The young man who came to see me a few months ago didn't knock but stood at the doorway to my office.  He glared at me.  His name was Bill and when I say he came to see me, perhaps I should be more explcit, an explanation may be in order.  I didn't mean any harm.  It was a whim when I decided the best way to get over John was taking three lovers. 
"Why three?" John had asked when I explained, over dinner, my plan for getting over him. He had long ago gotten over me even though he couldn't quite let go. 
"I'm a numbers person - you know that," I reminded him. "Every day I walk 10,000 steps, eat 31 Weight Watcher points. I even count the days since we broke up - 343 by the way," I said challenging him to remember all my quirks. It bothered me that his memory of the minutiae of our time together was fading. 
"Do you have these lovers picked out?" he asked curiously as he devoured the Chilean sea bass before him. 
"No, I just decided yesterday - thinking I'll make it an age thing - someone my own age, someone your age, and maybe one of those horny 20 year olds who keep hitting me up on OK Cupid." 
That's how it started - a silly ill-conceived idea - a bravado way to show I could snap my fingers and prospective lovers would line up, eager to be considered.

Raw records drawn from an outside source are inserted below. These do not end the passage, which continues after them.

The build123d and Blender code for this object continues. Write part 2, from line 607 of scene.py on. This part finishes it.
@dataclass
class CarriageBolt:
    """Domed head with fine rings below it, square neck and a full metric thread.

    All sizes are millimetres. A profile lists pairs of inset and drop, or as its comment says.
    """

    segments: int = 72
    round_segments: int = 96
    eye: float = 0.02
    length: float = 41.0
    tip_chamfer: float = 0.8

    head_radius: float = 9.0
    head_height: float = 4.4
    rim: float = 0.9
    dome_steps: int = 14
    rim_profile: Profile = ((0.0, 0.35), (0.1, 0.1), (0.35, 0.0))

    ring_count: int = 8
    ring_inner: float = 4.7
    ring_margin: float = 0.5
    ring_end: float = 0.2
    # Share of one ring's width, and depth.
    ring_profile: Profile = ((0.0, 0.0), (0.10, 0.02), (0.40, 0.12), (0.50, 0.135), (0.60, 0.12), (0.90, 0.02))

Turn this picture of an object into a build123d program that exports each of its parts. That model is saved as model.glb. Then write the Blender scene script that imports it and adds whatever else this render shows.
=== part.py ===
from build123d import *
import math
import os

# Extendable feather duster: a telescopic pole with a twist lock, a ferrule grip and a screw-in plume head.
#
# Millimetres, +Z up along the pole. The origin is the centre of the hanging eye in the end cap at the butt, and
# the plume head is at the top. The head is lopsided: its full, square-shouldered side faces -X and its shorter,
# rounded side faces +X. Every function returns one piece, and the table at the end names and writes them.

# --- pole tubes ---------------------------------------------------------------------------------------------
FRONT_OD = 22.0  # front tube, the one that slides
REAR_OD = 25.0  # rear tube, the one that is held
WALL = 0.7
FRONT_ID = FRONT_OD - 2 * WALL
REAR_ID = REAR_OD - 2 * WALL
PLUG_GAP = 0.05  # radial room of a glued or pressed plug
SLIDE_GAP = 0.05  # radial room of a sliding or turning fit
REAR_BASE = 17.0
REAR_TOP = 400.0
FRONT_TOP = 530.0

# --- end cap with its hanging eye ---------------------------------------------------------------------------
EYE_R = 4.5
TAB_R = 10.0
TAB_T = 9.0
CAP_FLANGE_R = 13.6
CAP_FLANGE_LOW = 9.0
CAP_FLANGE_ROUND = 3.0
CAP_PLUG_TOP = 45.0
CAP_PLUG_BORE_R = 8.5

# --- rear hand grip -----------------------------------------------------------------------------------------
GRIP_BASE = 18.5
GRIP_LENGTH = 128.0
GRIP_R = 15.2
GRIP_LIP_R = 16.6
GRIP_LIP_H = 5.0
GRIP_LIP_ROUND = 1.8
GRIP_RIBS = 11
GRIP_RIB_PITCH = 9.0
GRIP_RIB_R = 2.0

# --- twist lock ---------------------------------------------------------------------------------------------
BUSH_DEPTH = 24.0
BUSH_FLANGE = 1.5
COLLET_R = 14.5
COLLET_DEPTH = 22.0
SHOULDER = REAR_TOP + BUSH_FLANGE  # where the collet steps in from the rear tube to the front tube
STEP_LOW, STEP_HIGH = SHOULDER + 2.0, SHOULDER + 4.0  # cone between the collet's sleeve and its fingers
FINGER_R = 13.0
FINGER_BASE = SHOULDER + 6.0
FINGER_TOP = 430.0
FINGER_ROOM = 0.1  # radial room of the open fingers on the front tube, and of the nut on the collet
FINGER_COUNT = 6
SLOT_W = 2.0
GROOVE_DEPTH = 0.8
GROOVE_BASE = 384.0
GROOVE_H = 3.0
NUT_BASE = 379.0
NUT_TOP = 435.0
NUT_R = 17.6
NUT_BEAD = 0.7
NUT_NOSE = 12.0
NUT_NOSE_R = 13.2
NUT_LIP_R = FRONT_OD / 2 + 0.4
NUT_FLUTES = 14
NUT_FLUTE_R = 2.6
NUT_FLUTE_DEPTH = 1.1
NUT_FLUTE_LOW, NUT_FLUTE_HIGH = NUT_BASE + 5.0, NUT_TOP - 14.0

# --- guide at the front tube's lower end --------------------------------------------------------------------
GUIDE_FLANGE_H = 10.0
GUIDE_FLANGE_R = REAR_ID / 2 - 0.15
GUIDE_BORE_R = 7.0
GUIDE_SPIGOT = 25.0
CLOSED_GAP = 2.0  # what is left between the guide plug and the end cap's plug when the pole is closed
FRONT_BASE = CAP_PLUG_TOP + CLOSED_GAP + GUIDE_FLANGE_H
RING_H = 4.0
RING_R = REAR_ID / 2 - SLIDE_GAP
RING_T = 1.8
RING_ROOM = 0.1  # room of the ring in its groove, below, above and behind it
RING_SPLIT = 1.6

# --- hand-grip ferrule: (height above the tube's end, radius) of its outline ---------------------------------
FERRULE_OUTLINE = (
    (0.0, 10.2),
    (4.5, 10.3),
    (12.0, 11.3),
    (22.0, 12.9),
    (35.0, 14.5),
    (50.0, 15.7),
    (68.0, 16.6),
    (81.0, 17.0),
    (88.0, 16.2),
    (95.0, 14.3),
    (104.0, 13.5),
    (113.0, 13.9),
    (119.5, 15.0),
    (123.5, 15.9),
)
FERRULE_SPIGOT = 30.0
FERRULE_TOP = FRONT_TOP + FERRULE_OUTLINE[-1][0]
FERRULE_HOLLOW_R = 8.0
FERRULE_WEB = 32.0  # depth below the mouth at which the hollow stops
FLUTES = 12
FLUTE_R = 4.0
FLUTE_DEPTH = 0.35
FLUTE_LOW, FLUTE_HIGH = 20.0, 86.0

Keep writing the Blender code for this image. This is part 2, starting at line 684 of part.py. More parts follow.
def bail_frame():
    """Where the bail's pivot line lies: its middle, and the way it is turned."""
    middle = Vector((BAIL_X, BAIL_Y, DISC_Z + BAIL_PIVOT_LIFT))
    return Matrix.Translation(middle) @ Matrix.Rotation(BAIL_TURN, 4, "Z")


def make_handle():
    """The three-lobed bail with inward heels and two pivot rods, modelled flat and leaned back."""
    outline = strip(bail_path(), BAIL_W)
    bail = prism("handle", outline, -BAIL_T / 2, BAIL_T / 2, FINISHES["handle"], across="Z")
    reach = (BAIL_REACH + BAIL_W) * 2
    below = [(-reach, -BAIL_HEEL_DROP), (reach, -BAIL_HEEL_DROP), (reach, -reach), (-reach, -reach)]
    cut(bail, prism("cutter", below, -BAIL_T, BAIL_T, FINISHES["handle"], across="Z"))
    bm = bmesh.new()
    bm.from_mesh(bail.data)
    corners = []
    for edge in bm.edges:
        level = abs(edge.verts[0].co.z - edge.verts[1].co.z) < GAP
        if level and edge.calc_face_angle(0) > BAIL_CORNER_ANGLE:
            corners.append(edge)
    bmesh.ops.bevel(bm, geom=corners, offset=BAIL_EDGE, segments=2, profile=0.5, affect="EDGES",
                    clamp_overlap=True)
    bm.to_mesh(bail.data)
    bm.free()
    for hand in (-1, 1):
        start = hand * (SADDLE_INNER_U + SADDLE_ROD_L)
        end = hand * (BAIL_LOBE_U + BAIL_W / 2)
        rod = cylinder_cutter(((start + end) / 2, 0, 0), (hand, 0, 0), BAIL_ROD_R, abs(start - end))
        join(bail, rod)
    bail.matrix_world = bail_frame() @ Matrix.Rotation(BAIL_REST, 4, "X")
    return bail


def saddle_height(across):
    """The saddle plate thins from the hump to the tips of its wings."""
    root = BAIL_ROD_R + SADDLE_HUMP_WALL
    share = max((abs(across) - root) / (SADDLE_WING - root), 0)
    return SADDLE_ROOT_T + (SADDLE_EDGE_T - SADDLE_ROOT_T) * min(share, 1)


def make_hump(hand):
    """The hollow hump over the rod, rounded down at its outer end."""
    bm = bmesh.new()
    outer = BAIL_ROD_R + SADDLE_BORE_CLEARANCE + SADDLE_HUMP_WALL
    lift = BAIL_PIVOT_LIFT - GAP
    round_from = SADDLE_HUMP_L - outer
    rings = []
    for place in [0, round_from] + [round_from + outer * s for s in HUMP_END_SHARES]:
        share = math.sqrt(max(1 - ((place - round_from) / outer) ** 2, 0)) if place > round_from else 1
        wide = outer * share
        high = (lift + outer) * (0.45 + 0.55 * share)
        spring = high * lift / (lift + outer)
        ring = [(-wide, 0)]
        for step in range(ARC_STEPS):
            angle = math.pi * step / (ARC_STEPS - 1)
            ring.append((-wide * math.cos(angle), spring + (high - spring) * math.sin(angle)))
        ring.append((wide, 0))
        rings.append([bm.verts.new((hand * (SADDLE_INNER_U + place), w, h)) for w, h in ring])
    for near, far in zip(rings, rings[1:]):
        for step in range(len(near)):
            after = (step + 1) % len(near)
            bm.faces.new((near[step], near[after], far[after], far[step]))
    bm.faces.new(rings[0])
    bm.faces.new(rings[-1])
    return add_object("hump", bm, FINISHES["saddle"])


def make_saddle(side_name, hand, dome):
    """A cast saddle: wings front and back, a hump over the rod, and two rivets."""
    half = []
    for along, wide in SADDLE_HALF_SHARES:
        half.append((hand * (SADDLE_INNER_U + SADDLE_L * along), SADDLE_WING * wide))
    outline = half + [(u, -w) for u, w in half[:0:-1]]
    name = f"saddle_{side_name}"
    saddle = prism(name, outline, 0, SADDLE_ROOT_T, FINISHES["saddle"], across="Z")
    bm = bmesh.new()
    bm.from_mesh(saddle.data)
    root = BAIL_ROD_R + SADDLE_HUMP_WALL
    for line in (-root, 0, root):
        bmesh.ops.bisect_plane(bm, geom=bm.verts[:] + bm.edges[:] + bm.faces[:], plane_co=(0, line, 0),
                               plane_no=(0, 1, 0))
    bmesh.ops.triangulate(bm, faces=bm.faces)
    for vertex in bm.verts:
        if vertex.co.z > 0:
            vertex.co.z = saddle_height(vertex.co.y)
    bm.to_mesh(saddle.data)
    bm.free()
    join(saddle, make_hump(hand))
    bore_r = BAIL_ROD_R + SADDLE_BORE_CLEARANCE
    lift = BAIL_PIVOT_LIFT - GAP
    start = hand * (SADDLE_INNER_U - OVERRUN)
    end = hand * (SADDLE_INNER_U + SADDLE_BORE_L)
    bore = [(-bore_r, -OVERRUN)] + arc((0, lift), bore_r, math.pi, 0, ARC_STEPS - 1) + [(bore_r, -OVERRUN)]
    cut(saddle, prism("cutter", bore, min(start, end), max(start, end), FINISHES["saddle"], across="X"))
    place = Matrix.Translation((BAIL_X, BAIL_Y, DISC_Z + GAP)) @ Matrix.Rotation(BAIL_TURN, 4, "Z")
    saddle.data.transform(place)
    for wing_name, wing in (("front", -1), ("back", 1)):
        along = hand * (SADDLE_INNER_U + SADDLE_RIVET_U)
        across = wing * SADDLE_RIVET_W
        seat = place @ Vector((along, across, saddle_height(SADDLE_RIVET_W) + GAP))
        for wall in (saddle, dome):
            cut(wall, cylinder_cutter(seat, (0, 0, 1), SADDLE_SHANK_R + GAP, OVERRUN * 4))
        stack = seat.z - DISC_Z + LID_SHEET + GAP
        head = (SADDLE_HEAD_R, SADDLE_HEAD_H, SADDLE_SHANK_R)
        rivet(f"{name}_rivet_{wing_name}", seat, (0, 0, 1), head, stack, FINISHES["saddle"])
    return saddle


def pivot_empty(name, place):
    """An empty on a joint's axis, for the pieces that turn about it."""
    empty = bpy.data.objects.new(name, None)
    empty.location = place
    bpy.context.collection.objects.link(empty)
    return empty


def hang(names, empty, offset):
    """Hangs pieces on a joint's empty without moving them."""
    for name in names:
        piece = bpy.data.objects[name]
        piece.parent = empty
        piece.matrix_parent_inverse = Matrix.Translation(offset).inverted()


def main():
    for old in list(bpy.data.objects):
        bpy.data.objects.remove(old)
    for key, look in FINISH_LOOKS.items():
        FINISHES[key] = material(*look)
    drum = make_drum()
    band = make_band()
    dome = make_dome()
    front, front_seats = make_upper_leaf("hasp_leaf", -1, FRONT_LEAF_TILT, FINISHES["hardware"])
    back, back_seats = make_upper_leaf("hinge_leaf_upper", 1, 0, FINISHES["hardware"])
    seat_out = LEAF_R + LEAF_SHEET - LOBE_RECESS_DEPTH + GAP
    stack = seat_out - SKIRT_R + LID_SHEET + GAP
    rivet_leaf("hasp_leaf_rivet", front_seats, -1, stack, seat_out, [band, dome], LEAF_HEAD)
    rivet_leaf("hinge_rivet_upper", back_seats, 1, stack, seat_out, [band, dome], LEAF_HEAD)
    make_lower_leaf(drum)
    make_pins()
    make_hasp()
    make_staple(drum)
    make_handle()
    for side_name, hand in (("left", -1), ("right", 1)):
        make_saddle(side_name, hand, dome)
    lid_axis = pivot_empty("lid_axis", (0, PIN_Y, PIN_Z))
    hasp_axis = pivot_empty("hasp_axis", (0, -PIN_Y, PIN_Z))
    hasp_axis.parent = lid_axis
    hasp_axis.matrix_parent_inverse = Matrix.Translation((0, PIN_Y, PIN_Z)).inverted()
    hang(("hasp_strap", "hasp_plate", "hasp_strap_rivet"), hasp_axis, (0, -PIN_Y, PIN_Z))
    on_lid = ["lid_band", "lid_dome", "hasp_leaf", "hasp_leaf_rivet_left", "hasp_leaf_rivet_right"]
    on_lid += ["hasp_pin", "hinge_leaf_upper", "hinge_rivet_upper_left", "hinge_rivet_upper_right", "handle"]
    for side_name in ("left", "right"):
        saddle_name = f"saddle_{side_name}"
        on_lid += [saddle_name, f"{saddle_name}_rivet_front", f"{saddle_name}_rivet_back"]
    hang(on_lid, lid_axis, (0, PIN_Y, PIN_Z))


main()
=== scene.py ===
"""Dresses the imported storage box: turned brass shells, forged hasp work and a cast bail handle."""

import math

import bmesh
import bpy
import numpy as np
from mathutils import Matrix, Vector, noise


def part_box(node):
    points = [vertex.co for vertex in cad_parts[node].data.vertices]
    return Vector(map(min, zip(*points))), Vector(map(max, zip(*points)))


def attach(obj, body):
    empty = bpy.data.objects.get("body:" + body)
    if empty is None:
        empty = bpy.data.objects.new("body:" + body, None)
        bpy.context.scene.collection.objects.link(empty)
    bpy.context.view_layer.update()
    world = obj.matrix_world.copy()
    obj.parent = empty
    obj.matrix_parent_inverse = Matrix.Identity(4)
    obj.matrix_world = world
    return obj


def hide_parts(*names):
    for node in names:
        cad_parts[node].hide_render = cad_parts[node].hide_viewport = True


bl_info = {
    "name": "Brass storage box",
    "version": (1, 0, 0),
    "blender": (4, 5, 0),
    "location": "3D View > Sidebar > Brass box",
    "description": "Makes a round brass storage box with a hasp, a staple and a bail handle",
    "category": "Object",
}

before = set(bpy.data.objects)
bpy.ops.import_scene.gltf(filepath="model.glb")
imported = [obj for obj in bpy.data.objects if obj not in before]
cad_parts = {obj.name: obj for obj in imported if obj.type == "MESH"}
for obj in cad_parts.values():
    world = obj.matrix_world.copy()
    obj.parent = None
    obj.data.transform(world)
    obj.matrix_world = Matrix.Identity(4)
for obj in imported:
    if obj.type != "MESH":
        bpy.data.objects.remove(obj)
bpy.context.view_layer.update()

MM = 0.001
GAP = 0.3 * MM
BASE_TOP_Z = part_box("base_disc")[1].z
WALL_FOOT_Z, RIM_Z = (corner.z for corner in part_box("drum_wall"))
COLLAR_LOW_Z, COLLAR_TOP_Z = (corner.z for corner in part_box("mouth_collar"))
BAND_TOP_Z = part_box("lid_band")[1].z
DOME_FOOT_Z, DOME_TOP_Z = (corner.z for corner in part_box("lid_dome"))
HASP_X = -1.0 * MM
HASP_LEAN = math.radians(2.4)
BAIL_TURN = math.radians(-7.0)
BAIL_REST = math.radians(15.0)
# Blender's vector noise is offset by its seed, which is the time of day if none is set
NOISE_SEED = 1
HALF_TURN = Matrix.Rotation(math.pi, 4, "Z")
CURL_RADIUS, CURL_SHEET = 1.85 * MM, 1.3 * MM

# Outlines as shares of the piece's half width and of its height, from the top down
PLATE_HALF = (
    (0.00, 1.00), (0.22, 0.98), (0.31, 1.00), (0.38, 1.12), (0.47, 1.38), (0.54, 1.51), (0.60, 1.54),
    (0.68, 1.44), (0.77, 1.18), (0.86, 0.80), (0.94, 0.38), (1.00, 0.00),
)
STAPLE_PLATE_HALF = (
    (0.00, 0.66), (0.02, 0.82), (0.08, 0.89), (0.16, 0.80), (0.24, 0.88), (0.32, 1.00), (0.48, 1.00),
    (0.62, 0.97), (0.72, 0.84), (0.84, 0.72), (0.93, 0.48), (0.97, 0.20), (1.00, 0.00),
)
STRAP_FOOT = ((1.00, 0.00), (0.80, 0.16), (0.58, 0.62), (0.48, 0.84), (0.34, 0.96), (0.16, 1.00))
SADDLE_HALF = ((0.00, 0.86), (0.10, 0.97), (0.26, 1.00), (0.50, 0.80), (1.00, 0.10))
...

A prudent person would have left it at that but I've never been accused of being prudent. Next morning found me announcing my intentions to the world at large. "Mary Rose has decided to take three lovers and is accepting applications." I was having fun, being silly of course, only kidding around - or was I? 
That night, Bill - jazz club - a genius boy, virtuoso bass player, unwitting candidate. I came. I saw. I conquered him. It was easy. I was beautiful and smart and he a duckling - a 21 year old duckling. Not ugly per se, but formative, easy to overlook. 
"He's fallen in love with me," I told John over dinner again. We still hadn't figured out how to say good-bye. "He came to my office today - upset everyone." 
"You deserve whatever you get," John said, his mouth full of grouper. The man loved his fish! 
"I know. It was a really bad idea, the whole three lovers thing," I mumbled, picking at my own dinner, having lost my appetite. "I didn't mean to hurt anyone." 
"It's you, I worry about," he said tenderly.  
And that's that for today. If I have any thoughts worth sharing they're probably not worth much, but here goes. Struggling to be brave, stay in the game of life, not take cheap shortcuts, not shortchange myself even though I'm absolutely terrified. When I said I wasn't brave enough to love again I cut myself short shrift. I AM brave enough and strong enough to be hurt again. It's just that.....would you choose it for yourself? But what is the alternative? Nick says this is an important choice - that I risk becoming a rhinoceros with thick skin if I flee from love. Feeling like that point in childbirth where you want to turn back, demand that it all stop "I don't want to have this baby after all...I changed my mind." Your husband and the doctors try not to laugh as you lay there spread eagle ready to split open and spit out a slimy carbon copy of yourself. They know there's no turning back. The journey must be taken.

And if there is a universal truth here that you can latch onto, maybe it's that you have to go THROUGH it, not over or around or under whatever obstacle you face.  Mario, my young tenant, told me, "If you're going to fall, fall forward." Wasn't sure what that meant - thought about it a lot yesterday as I sat on the painted rocks on the Northwestern campus, looking out to Lake Michigan. I decided it meant life is a continuous series of falls and flops, stumbles and crash landings. It's a weird way to get from point A to Z, lurching, falling, skinned knees, but if we keep getting up each time and find ourselves even one step closer to our heart's desires -  that is falling forward.